Saturday 2 December 2017

Review: Behind the Beautiful Forevers: Life, Death and Hope in a Mumbai Slum

Behind the Beautiful Forevers: Life, Death and Hope in a Mumbai Slum Behind the Beautiful Forevers: Life, Death and Hope in a Mumbai Slum by Katherine Boo
My rating: 3 of 5 stars

India is the second most populous country in the world, with around 1.2 billion people living there. Around 20% of the population live in poverty, scraping an existence well below the minimum living wage recommended by the UN. It is a country of growth too, with over 5% increase in GDP per year, which has lifted around 20% of people out of poverty. This growth is very obvious around certain cities; the skyline of Mumbai has changed dramatically over the past few years. Modern hotels and skyscrapers have pierced the skyline as the areas around the airport have increased in prosperity. The jarring juxtaposition though is the slum area that butts up against these oases of luxury, of which Annawadi is one.

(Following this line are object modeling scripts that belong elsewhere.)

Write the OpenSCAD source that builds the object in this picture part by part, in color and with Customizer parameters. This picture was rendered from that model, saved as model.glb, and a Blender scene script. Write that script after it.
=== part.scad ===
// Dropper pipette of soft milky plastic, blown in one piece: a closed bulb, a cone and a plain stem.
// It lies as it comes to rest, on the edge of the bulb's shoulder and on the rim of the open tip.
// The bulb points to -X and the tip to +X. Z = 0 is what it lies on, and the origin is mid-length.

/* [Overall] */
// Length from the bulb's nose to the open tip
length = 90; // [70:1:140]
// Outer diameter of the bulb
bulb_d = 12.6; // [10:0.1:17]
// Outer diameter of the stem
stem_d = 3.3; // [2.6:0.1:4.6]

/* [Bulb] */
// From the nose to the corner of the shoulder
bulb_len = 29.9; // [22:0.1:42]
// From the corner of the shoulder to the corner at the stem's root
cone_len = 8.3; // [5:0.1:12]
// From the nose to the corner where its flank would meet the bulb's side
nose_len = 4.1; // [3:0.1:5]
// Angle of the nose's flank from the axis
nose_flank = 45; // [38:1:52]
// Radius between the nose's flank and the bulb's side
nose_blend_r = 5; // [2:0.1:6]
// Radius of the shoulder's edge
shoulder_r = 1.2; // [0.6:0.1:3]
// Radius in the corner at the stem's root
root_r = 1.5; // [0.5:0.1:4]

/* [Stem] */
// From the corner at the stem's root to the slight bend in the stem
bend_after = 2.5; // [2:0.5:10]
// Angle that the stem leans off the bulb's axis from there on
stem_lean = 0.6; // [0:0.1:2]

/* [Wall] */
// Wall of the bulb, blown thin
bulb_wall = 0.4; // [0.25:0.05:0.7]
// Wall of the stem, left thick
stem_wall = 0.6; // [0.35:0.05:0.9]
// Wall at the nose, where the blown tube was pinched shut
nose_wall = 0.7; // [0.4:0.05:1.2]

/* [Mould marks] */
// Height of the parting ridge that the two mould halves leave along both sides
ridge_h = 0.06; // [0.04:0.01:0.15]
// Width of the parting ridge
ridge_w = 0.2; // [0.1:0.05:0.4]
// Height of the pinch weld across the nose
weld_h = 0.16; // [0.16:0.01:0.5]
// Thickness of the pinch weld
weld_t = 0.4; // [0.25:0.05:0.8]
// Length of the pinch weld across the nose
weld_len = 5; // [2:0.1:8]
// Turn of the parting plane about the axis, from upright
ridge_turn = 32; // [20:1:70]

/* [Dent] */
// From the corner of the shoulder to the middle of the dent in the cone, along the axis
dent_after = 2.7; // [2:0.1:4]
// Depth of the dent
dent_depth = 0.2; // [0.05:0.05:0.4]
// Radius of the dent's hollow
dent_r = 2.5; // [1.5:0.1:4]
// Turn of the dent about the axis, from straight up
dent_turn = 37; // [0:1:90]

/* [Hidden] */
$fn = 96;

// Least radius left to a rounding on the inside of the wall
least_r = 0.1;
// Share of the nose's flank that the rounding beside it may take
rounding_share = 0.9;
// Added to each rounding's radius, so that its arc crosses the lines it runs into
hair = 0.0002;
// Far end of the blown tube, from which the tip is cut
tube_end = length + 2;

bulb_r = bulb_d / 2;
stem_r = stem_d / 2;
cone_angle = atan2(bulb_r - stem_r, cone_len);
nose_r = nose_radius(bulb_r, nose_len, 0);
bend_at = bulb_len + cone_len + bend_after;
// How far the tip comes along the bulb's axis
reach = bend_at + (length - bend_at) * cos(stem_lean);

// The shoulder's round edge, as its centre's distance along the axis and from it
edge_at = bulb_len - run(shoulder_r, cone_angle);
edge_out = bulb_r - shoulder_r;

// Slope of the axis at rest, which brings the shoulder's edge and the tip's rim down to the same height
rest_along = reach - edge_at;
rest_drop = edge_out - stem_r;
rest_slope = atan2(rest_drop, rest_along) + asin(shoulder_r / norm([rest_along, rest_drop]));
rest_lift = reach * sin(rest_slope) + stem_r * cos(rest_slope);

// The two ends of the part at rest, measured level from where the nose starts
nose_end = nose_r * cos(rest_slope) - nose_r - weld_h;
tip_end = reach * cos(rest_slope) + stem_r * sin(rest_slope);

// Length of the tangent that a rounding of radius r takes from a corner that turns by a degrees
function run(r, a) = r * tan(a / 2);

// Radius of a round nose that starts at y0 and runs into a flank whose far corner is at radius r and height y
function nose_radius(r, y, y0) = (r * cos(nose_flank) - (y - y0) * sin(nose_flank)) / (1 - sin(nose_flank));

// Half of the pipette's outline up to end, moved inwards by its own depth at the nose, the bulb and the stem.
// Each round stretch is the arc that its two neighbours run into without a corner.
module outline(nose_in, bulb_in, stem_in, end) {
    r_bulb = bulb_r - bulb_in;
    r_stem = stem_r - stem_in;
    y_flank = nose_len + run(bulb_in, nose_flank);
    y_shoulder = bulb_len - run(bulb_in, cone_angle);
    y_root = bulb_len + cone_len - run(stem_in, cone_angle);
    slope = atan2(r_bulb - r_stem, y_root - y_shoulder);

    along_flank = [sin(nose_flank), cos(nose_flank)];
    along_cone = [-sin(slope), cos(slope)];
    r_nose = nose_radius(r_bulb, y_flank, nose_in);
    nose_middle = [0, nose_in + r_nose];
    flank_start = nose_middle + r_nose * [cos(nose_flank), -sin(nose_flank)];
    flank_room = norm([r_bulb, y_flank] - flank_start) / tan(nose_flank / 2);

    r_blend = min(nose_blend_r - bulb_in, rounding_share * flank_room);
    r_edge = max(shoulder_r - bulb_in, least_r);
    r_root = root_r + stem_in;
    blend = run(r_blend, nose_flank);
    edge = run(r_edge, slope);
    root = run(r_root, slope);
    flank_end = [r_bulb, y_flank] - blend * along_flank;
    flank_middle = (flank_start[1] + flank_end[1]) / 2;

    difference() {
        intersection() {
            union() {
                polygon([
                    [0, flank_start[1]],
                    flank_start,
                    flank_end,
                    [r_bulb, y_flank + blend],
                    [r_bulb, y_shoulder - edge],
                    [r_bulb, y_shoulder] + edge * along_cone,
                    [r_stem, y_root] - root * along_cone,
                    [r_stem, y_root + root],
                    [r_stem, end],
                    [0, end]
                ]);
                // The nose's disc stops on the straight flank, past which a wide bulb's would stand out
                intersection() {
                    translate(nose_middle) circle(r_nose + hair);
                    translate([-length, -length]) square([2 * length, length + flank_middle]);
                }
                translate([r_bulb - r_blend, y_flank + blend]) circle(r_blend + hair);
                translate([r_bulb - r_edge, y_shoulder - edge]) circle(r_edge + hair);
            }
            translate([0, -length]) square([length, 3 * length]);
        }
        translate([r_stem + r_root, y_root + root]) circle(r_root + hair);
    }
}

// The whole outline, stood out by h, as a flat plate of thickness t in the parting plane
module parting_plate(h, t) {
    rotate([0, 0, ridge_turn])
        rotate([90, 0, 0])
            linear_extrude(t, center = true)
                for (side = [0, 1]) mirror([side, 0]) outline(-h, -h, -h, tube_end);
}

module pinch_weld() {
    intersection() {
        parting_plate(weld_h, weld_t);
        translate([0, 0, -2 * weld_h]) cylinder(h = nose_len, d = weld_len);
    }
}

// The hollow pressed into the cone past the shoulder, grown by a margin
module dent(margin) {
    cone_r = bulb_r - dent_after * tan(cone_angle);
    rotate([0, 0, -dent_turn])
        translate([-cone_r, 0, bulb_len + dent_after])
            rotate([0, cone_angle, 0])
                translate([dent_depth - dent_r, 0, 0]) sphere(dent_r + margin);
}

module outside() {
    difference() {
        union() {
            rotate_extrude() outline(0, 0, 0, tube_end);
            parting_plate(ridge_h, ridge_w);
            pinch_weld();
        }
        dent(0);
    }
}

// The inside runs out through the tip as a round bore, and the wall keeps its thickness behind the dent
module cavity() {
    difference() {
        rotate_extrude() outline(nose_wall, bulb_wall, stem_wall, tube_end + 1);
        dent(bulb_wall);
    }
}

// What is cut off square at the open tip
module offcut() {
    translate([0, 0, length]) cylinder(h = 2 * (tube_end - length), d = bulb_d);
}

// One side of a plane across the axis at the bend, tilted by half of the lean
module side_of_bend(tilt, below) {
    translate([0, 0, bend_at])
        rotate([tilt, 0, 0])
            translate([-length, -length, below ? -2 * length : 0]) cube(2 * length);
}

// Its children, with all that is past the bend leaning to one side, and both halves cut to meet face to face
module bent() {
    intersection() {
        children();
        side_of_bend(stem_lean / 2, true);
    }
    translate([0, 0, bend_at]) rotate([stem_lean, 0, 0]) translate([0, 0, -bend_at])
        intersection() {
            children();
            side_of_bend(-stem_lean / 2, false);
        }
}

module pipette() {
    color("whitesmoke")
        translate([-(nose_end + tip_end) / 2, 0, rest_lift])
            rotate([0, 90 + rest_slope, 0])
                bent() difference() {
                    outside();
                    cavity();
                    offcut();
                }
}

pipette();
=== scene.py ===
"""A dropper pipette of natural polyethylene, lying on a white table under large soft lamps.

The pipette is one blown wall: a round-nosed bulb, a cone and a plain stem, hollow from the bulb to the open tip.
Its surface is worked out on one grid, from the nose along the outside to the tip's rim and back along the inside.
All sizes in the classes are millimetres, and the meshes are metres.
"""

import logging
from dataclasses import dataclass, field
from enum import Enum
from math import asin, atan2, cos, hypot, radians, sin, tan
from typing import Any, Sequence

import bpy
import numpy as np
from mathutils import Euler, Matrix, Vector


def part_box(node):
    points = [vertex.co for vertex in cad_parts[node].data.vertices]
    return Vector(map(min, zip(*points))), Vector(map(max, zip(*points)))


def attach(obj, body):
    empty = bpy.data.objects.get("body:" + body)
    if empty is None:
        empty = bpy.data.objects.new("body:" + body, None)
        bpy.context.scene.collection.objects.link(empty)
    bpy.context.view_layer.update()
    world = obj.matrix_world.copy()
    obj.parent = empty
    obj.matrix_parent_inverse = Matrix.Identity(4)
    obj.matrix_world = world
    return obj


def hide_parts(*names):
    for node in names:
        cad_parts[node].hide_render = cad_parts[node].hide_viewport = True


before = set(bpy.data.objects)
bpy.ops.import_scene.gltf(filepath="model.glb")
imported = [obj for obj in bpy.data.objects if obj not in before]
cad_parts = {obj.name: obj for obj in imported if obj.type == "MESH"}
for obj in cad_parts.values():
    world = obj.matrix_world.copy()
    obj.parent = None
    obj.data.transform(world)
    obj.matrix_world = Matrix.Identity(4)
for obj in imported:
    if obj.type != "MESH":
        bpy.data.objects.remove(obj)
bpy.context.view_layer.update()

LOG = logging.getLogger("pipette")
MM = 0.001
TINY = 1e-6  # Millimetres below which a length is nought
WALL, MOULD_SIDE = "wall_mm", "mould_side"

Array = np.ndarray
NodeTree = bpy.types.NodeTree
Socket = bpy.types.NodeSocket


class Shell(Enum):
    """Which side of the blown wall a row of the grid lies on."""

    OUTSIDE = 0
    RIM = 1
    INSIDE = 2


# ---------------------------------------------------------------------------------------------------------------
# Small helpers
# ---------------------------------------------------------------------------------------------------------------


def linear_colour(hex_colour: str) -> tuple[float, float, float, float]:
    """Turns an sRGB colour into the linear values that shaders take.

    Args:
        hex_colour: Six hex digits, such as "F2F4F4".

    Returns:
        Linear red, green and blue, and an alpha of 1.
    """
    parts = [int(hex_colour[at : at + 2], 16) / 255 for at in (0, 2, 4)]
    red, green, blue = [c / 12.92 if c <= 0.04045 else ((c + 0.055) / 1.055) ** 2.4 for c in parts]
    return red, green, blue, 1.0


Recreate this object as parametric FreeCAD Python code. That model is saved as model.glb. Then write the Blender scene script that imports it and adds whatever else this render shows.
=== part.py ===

To understand this place, and to try to get a handle of the vast chasm between the very poorest and richest that live alongside each other, the Pulitzer Prize-winner Katherine Boo spent three years in the slum to get the best understanding of how the people there lived. She saw how Abdul would take life-risking chances to collect the scraps of plastic in the hope that they may make a little money. She also tells the story Kalu, a fifteen-year-old who is trying to make a living stealing scrap metal and Asha who has concluded that if she cannot beat the system then she is better of joining it. She is there when a petty argument erupts into a death and a court case, when terrorists attack one of the luxury hotels, killing a number of the rich guests and of how the city suffers in the modern global economy.

Katherine Boo has written a brutally honest account of the hazards and trials of life in a Mumbai slum; she doesn't hold back on the reporting about the squalor that the people live there suffer with whilst they look onto the rich and privileged as they live out their lives in comfort. Her prose is measured and written with a level of balance as she describes what she sees, but she is not scared to write about the reality for these people at the bottom of the caste system in India. An eye-opening book of a side of India that we know but rarely hear about and worth reading. 3.5 stars.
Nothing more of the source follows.